What you are asked to do
From the first line of the data below, copy each line up to the one containing "shank_groove_depth = 0.5", and include that line too.

Provided data
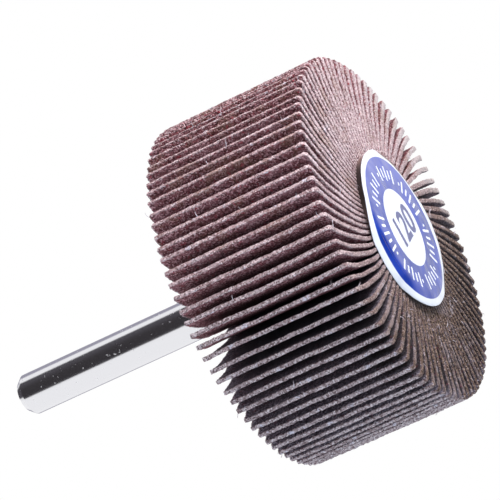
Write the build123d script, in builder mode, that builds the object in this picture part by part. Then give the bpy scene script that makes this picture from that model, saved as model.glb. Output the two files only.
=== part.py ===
from build123d import *
import math
import os

# Flap wheel: abrasive cloth flaps bonded round a cast hub on a plain steel shank.
# Millimetres, +Z up. The wheel stands on its label with the shank up, and the origin
# is on the wheel's axis at the label's face.

# Wheel and flaps
wheel_diameter = 54.0
flap_width = 25.8
flap_thickness = 0.55
flap_count = 88
flap_bend_radius = 20.0
flap_bend_angle = 14.2
flap_bend_unevenness = 0.18
flap_corner_chamfer = 0.7
flap_root_depth = 1.5
flap_root_web = 0.15
flap_straight_stretch = 0.4
flaps_per_node = 2

# Hub, cast round the flap roots and the shank
hub_proud = 1.2
hub_rear_recess = 0.6
hub_dish_depth = 1.2
hub_rim_land = 0.6
hub_collar_width = 0.9
hub_floor_thickness = 3.0
bond_gap = 0.02

# Label, stuck on the hub's front face
label_thickness = 0.15
label_overhang = 1.0
label_droop = 0.35

# Shank
shank_diameter = 6.35
shank_reach = 39.0
shank_tip_chamfer = 0.9
shank_groove_width = 2.4
shank_groove_depth = 0.5

# Radii that follow: the flap roots stand side by side round the hub
wheel_radius = wheel_diameter / 2
root_radius = flap_count * (flap_thickness + flap_root_web) / (2 * math.pi)
hub_radius = root_radius + flap_root_depth
label_radius = hub_radius + label_overhang
shank_radius = shank_diameter / 2
bore_radius = shank_radius + bond_gap
collar_radius = bore_radius + hub_collar_width
dish_radius = root_radius - hub_rim_land
bend_start = hub_radius + flap_straight_stretch

# Heights that follow, from the label's face up
hub_front = label_thickness + bond_gap
flap_front = hub_front + hub_proud
flap_rear = flap_front + flap_width
hub_rear = flap_rear - hub_rear_recess
shank_foot = hub_front + hub_floor_thickness
shank_tip = flap_rear + shank_reach
groove_top = hub_rear + bond_gap


def unevenness(number):
    """How far one flap's bend strays from the mean, between -1 and 1."""
    return 0.5 * math.sin(2.4 * number) + 0.5 * math.sin(5.3 * number + 1.0)


def run_to_rim(start, heading):
    """How far a flap runs on, straight along its heading, before it reaches the rim."""
    along = start.dot(heading)
    return math.sqrt(along**2 - start.dot(start) + wheel_radius**2) - along


def save(piece, name):
    """Labels a finished piece and writes it under its name."""
    piece.label = name
    export_step(piece, f"parts/{name}.step")


os.makedirs("parts", exist_ok=True)

# Shank: turned bar with a chamfered tip and a groove that keys it into the hub
with BuildPart() as shank:
    with BuildSketch(Plane.XZ):
        with BuildLine():
            Polyline(
                (0, shank_foot),
                (shank_radius, shank_foot),
                (shank_radius, shank_tip - shank_tip_chamfer),
                (shank_radius - shank_tip_chamfer, shank_tip),
                (0, shank_tip),
                close=True,
            )
        make_face()
        with Locations((shank_radius, groove_top)):
            Rectangle(
                2 * shank_groove_depth,
                shank_groove_width,
                align=(Align.CENTER, Align.MAX),
                mode=Mode.SUBTRACT,
            )
    revolve(axis=Axis.Z)
save(shank.part, "shank")

# Hub: proud front, rear dished round a collar at the shank, one slot for each flap
with BuildPart() as hub:
    with BuildSketch(Plane.XZ):
        with BuildLine():
            Polyline(
                (0, hub_front),
                (hub_radius, hub_front),
                (hub_radius, hub_rear),
                (dish_radius, hub_rear),
                (dish_radius - hub_dish_depth, hub_rear - hub_dish_depth),
                (collar_radius + hub_dish_depth, hub_rear - hub_dish_depth),
                (collar_radius, hub_rear),
                (0, hub_rear),
                close=True,
            )
        make_face()
    revolve(axis=Axis.Z)
    with BuildSketch(Plane.XZ):
        with Locations((0, shank_foot - bond_gap)):
            Rectangle(bore_radius, shank_tip, align=(Align.MIN, Align.MIN))
        with Locations((bore_radius, hub_rear)):
            Rectangle(
                2 * shank_groove_depth,
                shank_groove_width - 2 * bond_gap,
                align=(Align.CENTER, Align.MAX),
                mode=Mode.SUBTRACT,
            )
    revolve(axis=Axis.Z, mode=Mode.SUBTRACT)
    with BuildSketch(Plane.XY.offset(flap_front - bond_gap)):
        with PolarLocations(root_radius - bond_gap, flap_count):
            Rectangle(
                2 * flap_root_depth,
                flap_thickness + 2 * bond_gap,
                align=(Align.MIN, Align.CENTER),
            )
    extrude(amount=2 * flap_width, mode=Mode.SUBTRACT)
save(hub.part, "hub")

# Label: paper disc, flat on the hub and drooping past its edge
with BuildPart() as label:
    with BuildSketch(Plane.XZ):
        with BuildLine():
            Polyline(
                (0, 0),
                (hub_radius, 0),
                (label_radius, label_droop),
                (label_radius, label_droop + label_thickness),
                (hub_radius, label_thickness),
                (0, label_thickness),
                close=True,
            )
        make_face()
    revolve(axis=Axis.Z)
save(label.part, "label")

# Flaps: a radial root in the hub, an arc, then straight to the rim, with a cut front corner
for first in range(0, flap_count, flaps_per_node):
    with BuildPart() as flaps:
        for number in range(first, min(first + flaps_per_node, flap_count)):
            bend_angle = flap_bend_angle * (1 + flap_bend_unevenness * unevenness(number))
            turned = (0, 0, 360 * number / flap_count)
            with BuildSketch(Plane.XY.offset(flap_front).rotated(turned)):
                with BuildLine():
                    root = Line((root_radius, 0), (bend_start, 0))
                    bend = JernArc(root @ 1, root % 1, flap_bend_radius, bend_angle)
                    run = run_to_rim(bend @ 1, bend % 1)
                    PolarLine(bend @ 1, run, direction=bend % 1)
                trace(line_width=flap_thickness)
            extrude(amount=flap_width)
            across = flaps.edges(Select.LAST).filter_by(
                lambda edge: math.isclose(edge.length, flap_thickness, rel_tol=1e-4)
            )
            front = across.group_by(Axis.Z)[0].sort_by_distance((0, 0, flap_front))
            chamfer(front[-1], flap_corner_chamfer)
    save(flaps.part, f"flaps_{first // flaps_per_node + 1:02d}")
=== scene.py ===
import math
import random

import bpy
from mathutils import Matrix, Vector


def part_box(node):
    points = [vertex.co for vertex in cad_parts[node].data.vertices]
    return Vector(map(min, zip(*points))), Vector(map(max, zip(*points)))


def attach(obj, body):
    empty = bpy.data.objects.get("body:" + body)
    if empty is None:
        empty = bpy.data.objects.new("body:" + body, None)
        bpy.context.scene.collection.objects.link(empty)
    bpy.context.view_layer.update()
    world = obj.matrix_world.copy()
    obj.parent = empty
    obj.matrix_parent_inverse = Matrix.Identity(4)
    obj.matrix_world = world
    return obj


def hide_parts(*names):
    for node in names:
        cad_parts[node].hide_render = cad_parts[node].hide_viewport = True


# Flap wheel: abrasive cloth flaps round a cast resin hub, a printed label and a chrome
# shank. Metres, +Z up. The wheel stands on its label with the shank up.

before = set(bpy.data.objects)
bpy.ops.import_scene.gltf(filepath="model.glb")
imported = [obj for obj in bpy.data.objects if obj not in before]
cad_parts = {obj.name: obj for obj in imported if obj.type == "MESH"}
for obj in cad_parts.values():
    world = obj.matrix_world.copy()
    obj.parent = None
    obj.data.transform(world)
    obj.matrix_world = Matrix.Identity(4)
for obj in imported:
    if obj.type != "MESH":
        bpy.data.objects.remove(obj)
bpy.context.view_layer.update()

MM = 0.001
PER_MM = 1000.0

# Flaps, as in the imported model
flap_count = 88
flap_thickness = 0.55 * MM
flap_root_web = 0.15 * MM
flap_root_depth = 1.5 * MM
flap_straight_stretch = 0.4 * MM
flap_bend_radius = 20.0 * MM
flap_bend_angle = 14.2
flap_bend_unevenness = 0.18
flaps_per_node = 2
wheel_radius = 27.0 * MM
root_radius = flap_count * (flap_thickness + flap_root_web) / (2 * math.pi)
hub_radius = root_radius + flap_root_depth
bend_start = hub_radius + flap_straight_stretch
root_run = bend_start - root_radius

# The flat sheet that every flap is bent from: its cells and its rounded corners
sheet_cells_along = 14
sheet_cells_across = 20
edge_cell_cuts = 4
front_corner_radius = 0.65 * MM
rear_corner_radius = 0.35 * MM
corner_cut_angles = (22.5, 45.0, 67.5)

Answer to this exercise
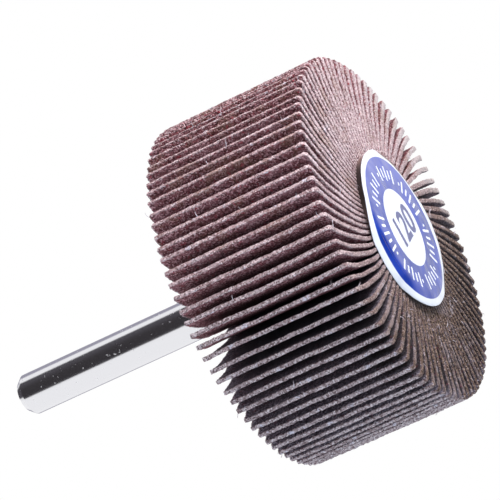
Write the build123d script, in builder mode, that builds the object in this picture part by part. Then give the bpy scene script that makes this picture from that model, saved as model.glb. Output the two files only.
=== part.py ===
from build123d import *
import math
import os

# Flap wheel: abrasive cloth flaps bonded round a cast hub on a plain steel shank.
# Millimetres, +Z up. The wheel stands on its label with the shank up, and the origin
# is on the wheel's axis at the label's face.

# Wheel and flaps
wheel_diameter = 54.0
flap_width = 25.8
flap_thickness = 0.55
flap_count = 88
flap_bend_radius = 20.0
flap_bend_angle = 14.2
flap_bend_unevenness = 0.18
flap_corner_chamfer = 0.7
flap_root_depth = 1.5
flap_root_web = 0.15
flap_straight_stretch = 0.4
flaps_per_node = 2

# Hub, cast round the flap roots and the shank
hub_proud = 1.2
hub_rear_recess = 0.6
hub_dish_depth = 1.2
hub_rim_land = 0.6
hub_collar_width = 0.9
hub_floor_thickness = 3.0
bond_gap = 0.02

# Label, stuck on the hub's front face
label_thickness = 0.15
label_overhang = 1.0
label_droop = 0.35

# Shank
shank_diameter = 6.35
shank_reach = 39.0
shank_tip_chamfer = 0.9
shank_groove_width = 2.4
shank_groove_depth = 0.5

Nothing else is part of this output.